The tiny texts Cooley will discuss can take many forms, usually called “hint fiction”: a 25-word short story, a 60-second play, a three-word poem. She said she’ll bring printed handouts so the audience can see what the tiny texts look like on the page.

Cooley said she’ll focus her discussion on whether or not readers can ask the same questions of tiny texts that they ask with longer forms.

“Sometimes, the assumption is that these texts are easy to talk about and easy to write,” Cooley said. “And the fact is, I think they’re actually far harder. These texts all raise really fascinating questions about what writing is and what genre is.”

Cooley said part of the intrigue of tiny texts is not just that they’re short, but that they define themselves as short-form works. This can challenge people’s conceptions of textuality, she said.
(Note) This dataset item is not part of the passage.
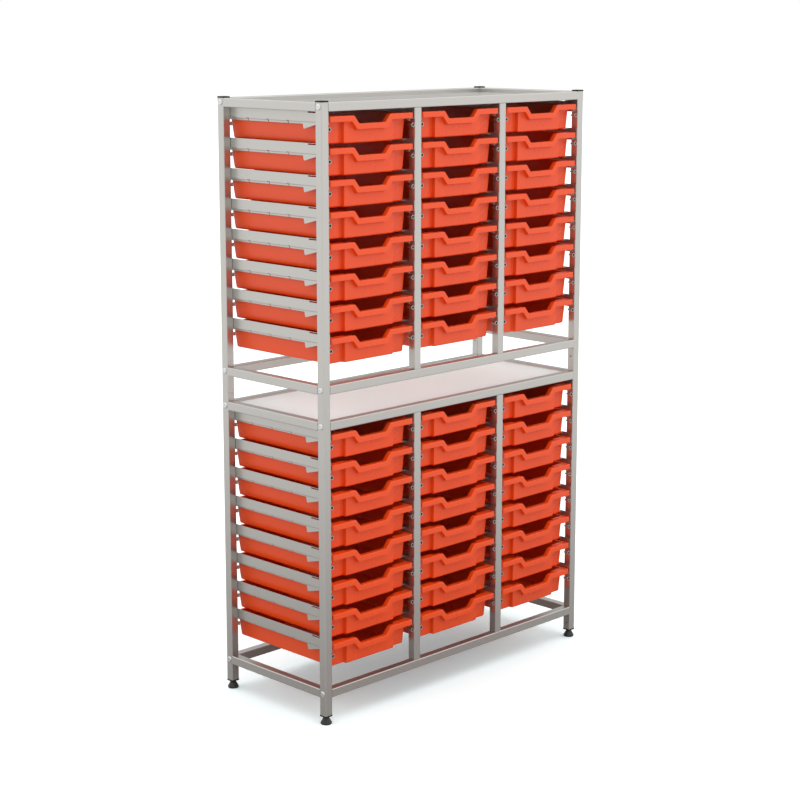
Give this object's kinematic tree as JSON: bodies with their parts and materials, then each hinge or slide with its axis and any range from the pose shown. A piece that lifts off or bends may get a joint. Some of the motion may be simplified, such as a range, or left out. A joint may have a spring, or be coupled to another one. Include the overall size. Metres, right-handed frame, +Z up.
{
  "type": "classroom tray storage unit",
  "caption": "Free-standing steel tube frame, in two stacked halves, with columns of shallow sliding moulded trays on pressed runners, and levelling feet.",
  "frame": {"origin": "on the floor under the middle of the unit", "axes": "+X to the right as seen from the front, +Y to the back, +Z up; the trays pull out along -Y"},
  "size_m": [1.0822, 0.435, 1.725],
  "materials": {
    "frame_paint": "satin powder coat, warm light grey",
    "runner_paint": "satin powder coat, warm light grey",
    "shelf_paint": "satin white powder coat",
    "top_paint": "satin powder coat, warm light grey",
    "tray_plastic": "semi-gloss moulded orange-red",
    "cap_plastic": "fine matte grain, black",
    "plug_plastic": "matte black",
    "bolt_steel": "bright zinc plate",
    "foot_plastic": "matte black"
  },
  "bodies": {
    "frame": {"side_frames": "frame_paint", "cross_frames": "frame_paint", "lower_shelf_panel": "shelf_paint", "upper_top_panel": "top_paint", "tray_runners": "runner_paint", "post_caps": "cap_plastic", "tube_plugs": "plug_plastic", "frame_bolts": "bolt_steel"},
    "tray_upper_left_1": {"tray_upper_left_1": "tray_plastic"},
    "tray_upper_left_2": {"tray_upper_left_2": "tray_plastic"},
    "tray_upper_left_3": {"tray_upper_left_3": "tray_plastic"},
    "tray_upper_left_4": {"tray_upper_left_4": "tray_plastic"},
    "tray_upper_left_5": {"tray_upper_left_5": "tray_plastic"},
    "tray_upper_left_6": {"tray_upper_left_6": "tray_plastic"},
    "tray_upper_left_7": {"tray_upper_left_7": "tray_plastic"},
    "tray_upper_left_8": {"tray_upper_left_8": "tray_plastic"},
    "tray_upper_middle_1": {"tray_upper_middle_1": "tray_plastic"},
    "tray_upper_middle_2": {"tray_upper_middle_2": "tray_plastic"},
    "tray_upper_middle_3": {"tray_upper_middle_3": "tray_plastic"},
    "tray_upper_middle_4": {"tray_upper_middle_4": "tray_plastic"},
    "tray_upper_middle_5": {"tray_upper_middle_5": "tray_plastic"},
    "tray_upper_middle_6": {"tray_upper_middle_6": "tray_plastic"},
    "tray_upper_middle_7": {"tray_upper_middle_7": "tray_plastic"},
    "tray_upper_middle_8": {"tray_upper_middle_8": "tray_plastic"},
    "tray_upper_right_1": {"tray_upper_right_1": "tray_plastic"},
    "tray_upper_right_2": {"tray_upper_right_2": "tray_plastic"},
    "tray_upper_right_3": {"tray_upper_right_3": "tray_plastic"},
    "tray_upper_right_4": {"tray_upper_right_4": "tray_plastic"},
    "tray_upper_right_5": {"tray_upper_right_5": "tray_plastic"},
    "tray_upper_right_6": {"tray_upper_right_6": "tray_plastic"},
    "tray_upper_right_7": {"tray_upper_right_7": "tray_plastic"},
    "tray_upper_right_8": {"tray_upper_right_8": "tray_plastic"},
    "tray_lower_left_1": {"tray_lower_left_1": "tray_plastic"},
    "tray_lower_left_2": {"tray_lower_left_2": "tray_plastic"},
    "tray_lower_left_3": {"tray_lower_left_3": "tray_plastic"},
    "tray_lower_left_4": {"tray_lower_left_4": "tray_plastic"},
    "tray_lower_left_5": {"tray_lower_left_5": "tray_plastic"},
    "tray_lower_left_6": {"tray_lower_left_6": "tray_plastic"},
    "tray_lower_left_7": {"tray_lower_left_7": "tray_plastic"},
    "tray_lower_left_8": {"tray_lower_left_8": "tray_plastic"},
    "tray_lower_middle_1": {"tray_lower_middle_1": "tray_plastic"},
    "tray_lower_middle_2": {"tray_lower_middle_2": "tray_plastic"},
    "tray_lower_middle_3": {"tray_lower_middle_3": "tray_plastic"},
    "tray_lower_middle_4": {"tray_lower_middle_4": "tray_plastic"},
    "tray_lower_middle_5": {"tray_lower_middle_5": "tray_plastic"},
    "tray_lower_middle_6": {"tray_lower_middle_6": "tray_plastic"},
    "tray_lower_middle_7": {"tray_lower_middle_7": "tray_plastic"},
    "tray_lower_middle_8": {"tray_lower_middle_8": "tray_plastic"},
    "tray_lower_right_1": {"tray_lower_right_1": "tray_plastic"},
    "tray_lower_right_2": {"tray_lower_right_2": "tray_plastic"},
    "tray_lower_right_3": {"tray_lower_right_3": "tray_plastic"},
    "tray_lower_right_4": {"tray_lower_right_4": "tray_plastic"},
    "tray_lower_right_5": {"tray_lower_right_5": "tray_plastic"},
    "tray_lower_right_6": {"tray_lower_right_6": "tray_plastic"},
    "tray_lower_right_7": {"tray_lower_right_7": "tray_plastic"},
    "tray_lower_right_8": {"tray_lower_right_8": "tray_plastic"},
    "foot_front_left": {"foot_front_left": "foot_plastic"},
    "foot_rear_left": {"foot_rear_left": "foot_plastic"},
    "foot_front_right": {"foot_front_right": "foot_plastic"},
    "foot_rear_right": {"foot_rear_right": "foot_plastic"}
  },
  "joints": [
    {"name": "tray_upper_left_1_slide", "type": "slide", "parent": "frame", "child": "tray_upper_left_1", "axis": [0, -1, 0], "range_m": [0, 0.43]},
    {"name": "tray_upper_left_2_slide", "type": "slide", "parent": "frame", "child": "tray_upper_left_2", "axis": [0, -1, 0], "range_m": [0, 0.43]},
    {"name": "tray_upper_left_3_slide", "type": "slide", "parent": "frame", "child": "tray_upper_left_3", "axis": [0, -1, 0], "range_m": [0, 0.43]},
    {"name": "tray_upper_left_4_slide", "type": "slide", "parent": "frame", "child": "tray_upper_left_4", "axis": [0, -1, 0], "range_m": [0, 0.43]},
    {"name": "tray_upper_left_5_slide", "type": "slide", "parent": "frame", "child": "tray_upper_left_5", "axis": [0, -1, 0], "range_m": [0, 0.43]},
    {"name": "tray_upper_left_6_slide", "type": "slide", "parent": "frame", "child": "tray_upper_left_6", "axis": [0, -1, 0], "range_m": [0, 0.43]},
    {"name": "tray_upper_left_7_slide", "type": "slide", "parent": "frame", "child": "tray_upper_left_7", "axis": [0, -1, 0], "range_m": [0, 0.43]},
    {"name": "tray_upper_left_8_slide", "type": "slide", "parent": "frame", "child": "tray_upper_left_8", "axis": [0, -1, 0], "range_m": [0, 0.43]},
    {"name": "tray_upper_middle_1_slide", "type": "slide", "parent": "frame", "child": "tray_upper_middle_1", "axis": [0, -1, 0], "range_m": [0, 0.43]},
    {"name": "tray_upper_middle_2_slide", "type": "slide", "parent": "frame", "child": "tray_upper_middle_2", "axis": [0, -1, 0], "range_m": [0, 0.43]},
    {"name": "tray_upper_middle_3_slide", "type": "slide", "parent": "frame", "child": "tray_upper_middle_3", "axis": [0, -1, 0], "range_m": [0, 0.43]},
    {"name": "tray_upper_middle_4_slide", "type": "slide", "parent": "frame", "child": "tray_upper_middle_4", "axis": [0, -1, 0], "range_m": [0, 0.43]},
    {"name": "tray_upper_middle_5_slide", "type": "slide", "parent": "frame", "child": "tray_upper_middle_5", "axis": [0, -1, 0], "range_m": [0, 0.43]},
    {"name": "tray_upper_middle_6_slide", "type": "slide", "parent": "frame", "child": "tray_upper_middle_6", "axis": [0, -1, 0], "range_m": [0, 0.43]},
    {"name": "tray_upper_middle_7_slide", "type": "slide", "parent": "frame", "child": "tray_upper_middle_7", "axis": [0, -1, 0], "range_m": [0, 0.43]},
    {"name": "tray_upper_middle_8_slide", "type": "slide", "parent": "frame", "child": "tray_upper_middle_8", "axis": [0, -1, 0], "range_m": [0, 0.43]},
    {"name": "tray_upper_right_1_slide", "type": "slide", "parent": "frame", "child": "tray_upper_right_1", "axis": [0, -1, 0], "range_m": [0, 0.43]},
    {"name": "tray_upper_right_2_slide", "type": "slide", "parent": "frame", "child": "tray_upper_right_2", "axis": [0, -1, 0], "range_m": [0, 0.43]},
    {"name": "tray_upper_right_3_slide", "type": "slide", "parent": "frame", "child": "tray_upper_right_3", "axis": [0, -1, 0], "range_m": [0, 0.43]},
    {"name": "tray_upper_right_4_slide", "type": "slide", "parent": "frame", "child": "tray_upper_right_4", "axis": [0, -1, 0], "range_m": [0, 0.43]},
    {"name": "tray_upper_right_5_slide", "type": "slide", "parent": "frame", "child": "tray_upper_right_5", "axis": [0, -1, 0], "range_m": [0, 0.43]},
    {"name": "tray_upper_right_6_slide", "type": "slide", "parent": "frame", "child": "tray_upper_right_6", "axis": [0, -1, 0], "range_m": [0, 0.43]},
    {"name": "tray_upper_right_7_slide", "type": "slide", "parent": "frame", "child": "tray_upper_right_7", "axis": [0, -1, 0], "range_m": [0, 0.43]},
    {"name": "tray_upper_right_8_slide", "type": "slide", "parent": "frame", "child": "tray_upper_right_8", "axis": [0, -1, 0], "range_m": [0, 0.43]},
    {"name": "tray_lower_left_1_slide", "type": "slide", "parent": "frame", "child": "tray_lower_left_1", "axis": [0, -1, 0], "range_m": [0, 0.43]},
    {"name": "tray_lower_left_2_slide", "type": "slide", "parent": "frame", "child": "tray_lower_left_2", "axis": [0, -1, 0], "range_m": [0, 0.43]},
    {"name": "tray_lower_left_3_slide", "type": "slide", "parent": "frame", "child": "tray_lower_left_3", "axis": [0, -1, 0], "range_m": [0, 0.43]},
    {"name": "tray_lower_left_4_slide", "type": "slide", "parent": "frame", "child": "tray_lower_left_4", "axis": [0, -1, 0], "range_m": [0, 0.43]},
    {"name": "tray_lower_left_5_slide", "type": "slide", "parent": "frame", "child": "tray_lower_left_5", "axis": [0, -1, 0], "range_m": [0, 0.43]},
    {"name": "tray_lower_left_6_slide", "type": "slide", "parent": "frame", "child": "tray_lower_left_6", "axis": [0, -1, 0], "range_m": [0, 0.43]},
    {"name": "tray_lower_left_7_slide", "type": "slide", "parent": "frame", "child": "tray_lower_left_7", "axis": [0, -1, 0], "range_m": [0, 0.43]},
    {"name": "tray_lower_left_8_slide", "type": "slide", "parent": "frame", "child": "tray_lower_left_8", "axis": [0, -1, 0], "range_m": [0, 0.43]},
    {"name": "tray_lower_middle_1_slide", "type": "slide", "parent": "frame", "child": "tray_lower_middle_1", "axis": [0, -1, 0], "range_m": [0, 0.43]},
    {"name": "tray_lower_middle_2_slide", "type": "slide", "parent": "frame", "child": "tray_lower_middle_2", "axis": [0, -1, 0], "range_m": [0, 0.43]},
    {"name": "tray_lower_middle_3_slide", "type": "slide", "parent": "frame", "child": "tray_lower_middle_3", "axis": [0, -1, 0], "range_m": [0, 0.43]},
    {"name": "tray_lower_middle_4_slide", "type": "slide", "parent": "frame", "child": "tray_lower_middle_4", "axis": [0, -1, 0], "range_m": [0, 0.43]},
    {"name": "tray_lower_middle_5_slide", "type": "slide", "parent": "frame", "child": "tray_lower_middle_5", "axis": [0, -1, 0], "range_m": [0, 0.43]},
    {"name": "tray_lower_middle_6_slide", "type": "slide", "parent": "frame", "child": "tray_lower_middle_6", "axis": [0, -1, 0], "range_m": [0, 0.43]},
    {"name": "tray_lower_middle_7_slide", "type": "slide", "parent": "frame", "child": "tray_lower_middle_7", "axis": [0, -1, 0], "range_m": [0, 0.43]},
    {"name": "tray_lower_middle_8_slide", "type": "slide", "parent": "frame", "child": "tray_lower_middle_8", "axis": [0, -1, 0], "range_m": [0, 0.43]},
    {"name": "tray_lower_right_1_slide", "type": "slide", "parent": "frame", "child": "tray_lower_right_1", "axis": [0, -1, 0], "range_m": [0, 0.43]},
    {"name": "tray_lower_right_2_slide", "type": "slide", "parent": "frame", "child": "tray_lower_right_2", "axis": [0, -1, 0], "range_m": [0, 0.43]},
    {"name": "tray_lower_right_3_slide", "type": "slide", "parent": "frame", "child": "tray_lower_right_3", "axis": [0, -1, 0], "range_m": [0, 0.43]},
    {"name": "tray_lower_right_4_slide", "type": "slide", "parent": "frame", "child": "tray_lower_right_4", "axis": [0, -1, 0], "range_m": [0, 0.43]},
    {"name": "tray_lower_right_5_slide", "type": "slide", "parent": "frame", "child": "tray_lower_right_5", "axis": [0, -1, 0], "range_m": [0, 0.43]},
    {"name": "tray_lower_right_6_slide", "type": "slide", "parent": "frame", "child": "tray_lower_right_6", "axis": [0, -1, 0], "range_m": [0, 0.43]},
    {"name": "tray_lower_right_7_slide", "type": "slide", "parent": "frame", "child": "tray_lower_right_7", "axis": [0, -1, 0], "range_m": [0, 0.43]},
    {"name": "tray_lower_right_8_slide", "type": "slide", "parent": "frame", "child": "tray_lower_right_8", "axis": [0, -1, 0], "range_m": [0, 0.43]},
    {"name": "foot_front_left_adjust", "type": "slide", "parent": "frame", "child": "foot_front_left", "axis": [0, 0, 1], "range_m": [-0.015, 0]},
    {"name": "foot_rear_left_adjust", "type": "slide", "parent": "frame", "child": "foot_rear_left", "axis": [0, 0, 1], "range_m": [-0.015, 0]},
    {"name": "foot_front_right_adjust", "type": "slide", "parent": "frame", "child": "foot_front_right", "axis": [0, 0, 1], "range_m": [-0.015, 0]},
    {"name": "foot_rear_right_adjust", "type": "slide", "parent": "frame", "child": "foot_rear_right", "axis": [0, 0, 1], "range_m": [-0.015, 0]}
  ]
}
“They take the tiny as a condition of their production,” Cooley said.

A famous example of the form would be the index cards Roland Barthes wrote on after his mother died, Cooley said. He intentionally chose to use index cards rather than a journal, a choice Cooley said she finds fascinating.

Cooley hopes people will come away from her lecture questioning the delight in language that they can find in all kinds of texts. She also wants them to have a better understanding of what tiny texts can be.

“We tend to think of the tiny as very cute, and as a diminutive version or a replica,” Cooley said. “And it really isn’t, in my opinion. The tiny text does something very, very different, and I’m interested in the different things that it does.”

Cooley said there’s a line often attributed to the poet Lucille Clifton that she thinks captures the appeal of tiny texts: “Poetry should comfort the afflicted and afflict the comfortable.” Cooley said this is what she loves about reading, and she often thinks of this line when thinking about tiny texts.

“I think these tiny texts really do that job,” Cooley said.